◆ The exercise: Each line from the start of the entries through the line that contains "obj.data.transform(world)" should be output exactly, please.

◆ Items listed in a dataset:
>> begin
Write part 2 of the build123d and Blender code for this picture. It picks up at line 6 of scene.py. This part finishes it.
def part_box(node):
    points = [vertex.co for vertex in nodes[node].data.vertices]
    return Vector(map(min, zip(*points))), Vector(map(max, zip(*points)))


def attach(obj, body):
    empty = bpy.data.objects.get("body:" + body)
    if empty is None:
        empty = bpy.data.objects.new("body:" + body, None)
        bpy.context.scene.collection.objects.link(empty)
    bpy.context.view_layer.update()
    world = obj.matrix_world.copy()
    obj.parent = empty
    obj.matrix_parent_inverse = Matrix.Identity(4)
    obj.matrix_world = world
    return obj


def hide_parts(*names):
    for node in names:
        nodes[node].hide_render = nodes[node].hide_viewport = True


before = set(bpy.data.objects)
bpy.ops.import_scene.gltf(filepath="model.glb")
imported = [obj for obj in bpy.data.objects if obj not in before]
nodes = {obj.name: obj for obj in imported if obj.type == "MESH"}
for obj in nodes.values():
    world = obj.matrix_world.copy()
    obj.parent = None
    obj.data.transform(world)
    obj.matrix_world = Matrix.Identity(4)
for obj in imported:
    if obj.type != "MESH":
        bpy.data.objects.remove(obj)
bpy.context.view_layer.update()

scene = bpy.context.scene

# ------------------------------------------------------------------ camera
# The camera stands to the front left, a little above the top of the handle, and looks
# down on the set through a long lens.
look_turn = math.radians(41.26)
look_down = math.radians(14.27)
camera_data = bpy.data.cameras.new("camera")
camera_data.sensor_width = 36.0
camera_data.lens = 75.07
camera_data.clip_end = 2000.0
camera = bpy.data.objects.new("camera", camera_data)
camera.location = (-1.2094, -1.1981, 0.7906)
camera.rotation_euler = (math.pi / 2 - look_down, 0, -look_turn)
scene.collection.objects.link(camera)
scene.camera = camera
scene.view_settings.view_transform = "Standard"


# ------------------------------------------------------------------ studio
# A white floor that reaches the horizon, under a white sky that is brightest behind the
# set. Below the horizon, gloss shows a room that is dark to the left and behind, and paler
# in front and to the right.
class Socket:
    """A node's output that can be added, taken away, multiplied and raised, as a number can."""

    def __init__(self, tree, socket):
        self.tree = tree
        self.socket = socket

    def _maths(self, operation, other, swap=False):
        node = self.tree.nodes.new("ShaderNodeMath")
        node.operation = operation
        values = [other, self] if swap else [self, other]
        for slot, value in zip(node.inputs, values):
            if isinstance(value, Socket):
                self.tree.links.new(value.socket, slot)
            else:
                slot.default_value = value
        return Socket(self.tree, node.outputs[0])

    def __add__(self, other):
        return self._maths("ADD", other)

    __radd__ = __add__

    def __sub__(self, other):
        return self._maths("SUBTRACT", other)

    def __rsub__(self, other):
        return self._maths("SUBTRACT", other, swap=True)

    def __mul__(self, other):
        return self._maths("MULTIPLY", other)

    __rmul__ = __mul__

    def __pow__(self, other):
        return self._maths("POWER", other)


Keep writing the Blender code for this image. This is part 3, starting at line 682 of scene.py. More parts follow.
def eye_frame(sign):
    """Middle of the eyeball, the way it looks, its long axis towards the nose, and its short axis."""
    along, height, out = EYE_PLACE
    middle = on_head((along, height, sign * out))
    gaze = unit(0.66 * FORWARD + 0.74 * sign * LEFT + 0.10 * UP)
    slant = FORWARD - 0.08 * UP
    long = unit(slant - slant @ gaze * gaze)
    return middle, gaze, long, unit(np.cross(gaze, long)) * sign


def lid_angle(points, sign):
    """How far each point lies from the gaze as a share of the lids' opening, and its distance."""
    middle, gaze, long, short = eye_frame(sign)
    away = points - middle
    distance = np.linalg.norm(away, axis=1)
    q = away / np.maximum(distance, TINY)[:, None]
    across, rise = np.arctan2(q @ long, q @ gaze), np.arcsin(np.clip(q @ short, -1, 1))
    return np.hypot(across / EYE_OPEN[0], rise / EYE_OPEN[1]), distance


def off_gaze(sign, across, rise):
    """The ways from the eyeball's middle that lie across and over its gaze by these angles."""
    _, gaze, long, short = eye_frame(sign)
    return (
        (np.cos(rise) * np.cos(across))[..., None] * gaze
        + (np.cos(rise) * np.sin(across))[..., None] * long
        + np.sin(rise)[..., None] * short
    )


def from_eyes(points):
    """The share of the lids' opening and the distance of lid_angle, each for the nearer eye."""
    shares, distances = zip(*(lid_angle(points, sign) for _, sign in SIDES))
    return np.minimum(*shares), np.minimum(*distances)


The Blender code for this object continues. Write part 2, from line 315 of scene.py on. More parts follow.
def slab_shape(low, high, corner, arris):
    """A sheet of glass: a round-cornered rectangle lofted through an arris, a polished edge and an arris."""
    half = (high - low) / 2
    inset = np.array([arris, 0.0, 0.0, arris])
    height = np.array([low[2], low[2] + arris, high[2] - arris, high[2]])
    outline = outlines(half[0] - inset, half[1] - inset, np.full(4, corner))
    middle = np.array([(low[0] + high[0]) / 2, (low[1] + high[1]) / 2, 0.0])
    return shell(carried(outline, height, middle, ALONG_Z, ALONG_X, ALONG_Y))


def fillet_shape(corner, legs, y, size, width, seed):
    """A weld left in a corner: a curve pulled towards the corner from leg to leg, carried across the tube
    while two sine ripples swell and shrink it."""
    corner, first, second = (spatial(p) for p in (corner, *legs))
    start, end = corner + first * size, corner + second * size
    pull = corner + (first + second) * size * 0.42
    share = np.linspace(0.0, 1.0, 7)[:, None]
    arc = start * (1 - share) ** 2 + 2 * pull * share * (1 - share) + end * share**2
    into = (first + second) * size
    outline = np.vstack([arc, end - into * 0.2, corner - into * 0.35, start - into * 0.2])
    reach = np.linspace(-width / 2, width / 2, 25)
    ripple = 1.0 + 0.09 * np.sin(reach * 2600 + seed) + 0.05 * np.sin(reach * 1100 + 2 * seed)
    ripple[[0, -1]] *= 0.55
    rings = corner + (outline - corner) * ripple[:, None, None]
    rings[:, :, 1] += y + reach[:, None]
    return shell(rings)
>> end
◆ Task solution:
Write part 2 of the build123d and Blender code for this picture. It picks up at line 6 of scene.py. This part finishes it.
def part_box(node):
    points = [vertex.co for vertex in nodes[node].data.vertices]
    return Vector(map(min, zip(*points))), Vector(map(max, zip(*points)))


def attach(obj, body):
    empty = bpy.data.objects.get("body:" + body)
    if empty is None:
        empty = bpy.data.objects.new("body:" + body, None)
        bpy.context.scene.collection.objects.link(empty)
    bpy.context.view_layer.update()
    world = obj.matrix_world.copy()
    obj.parent = empty
    obj.matrix_parent_inverse = Matrix.Identity(4)
    obj.matrix_world = world
    return obj


def hide_parts(*names):
    for node in names:
        nodes[node].hide_render = nodes[node].hide_viewport = True


before = set(bpy.data.objects)
bpy.ops.import_scene.gltf(filepath="model.glb")
imported = [obj for obj in bpy.data.objects if obj not in before]
nodes = {obj.name: obj for obj in imported if obj.type == "MESH"}
for obj in nodes.values():
    world = obj.matrix_world.copy()
    obj.parent = None
    obj.data.transform(world)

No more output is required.